My job is to bear witness to the fact that the Trump years have cost us dearly. They unleashed a kind of bigotry and violent nationalism that has always been present but has often been couched in less incendiary terms. But make no mistake the recent hateful acts here and around the country – the murder and brutalizing of Asians and Asian Americans, the hundreds of anti-trans bills making their way through state legislatures, the efforts to suppress Black voting rights – are of a piece. They are a focused, if not coordinated, response to a perceived attack on white supremacy. The conviction of one white police officer and the election of a woman of Afro-Asian descent to the Vice Presidency has spurred on the anger and fear harbored by too many white people.

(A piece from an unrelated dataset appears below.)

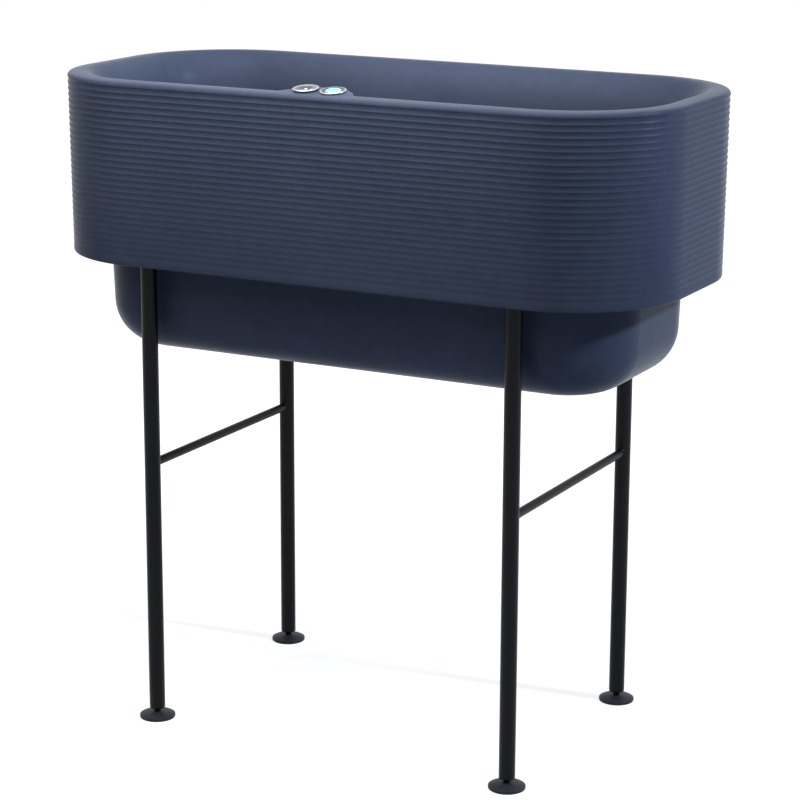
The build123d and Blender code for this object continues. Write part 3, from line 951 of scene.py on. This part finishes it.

Even if the Chauvin verdict feels like a very small step toward accountability and justice, it also feels like a turning point. It feels like a moment during which we have snatched victory out of the jaws of defeat. It feels like a moment to shed tears and to honor our ancestors' will to survive. It feels like a moment where we must once again affirm our commitments: We will always call out forms of individual and state-sanctioned violence wherever they appear. We will name them, resist them and fight to eradicate them. We will teach, research and write about histories of struggle that have sustained generations and inspired freedom fighters around the world. We will call out symbolic gestures that stand in for concrete, measurable anti-racist outcomes. And in so doing, we will reassert that Black creativity, Black autonomy, and Black resilience in the face of everyday and spectacular racism is both our birthright and our responsibility.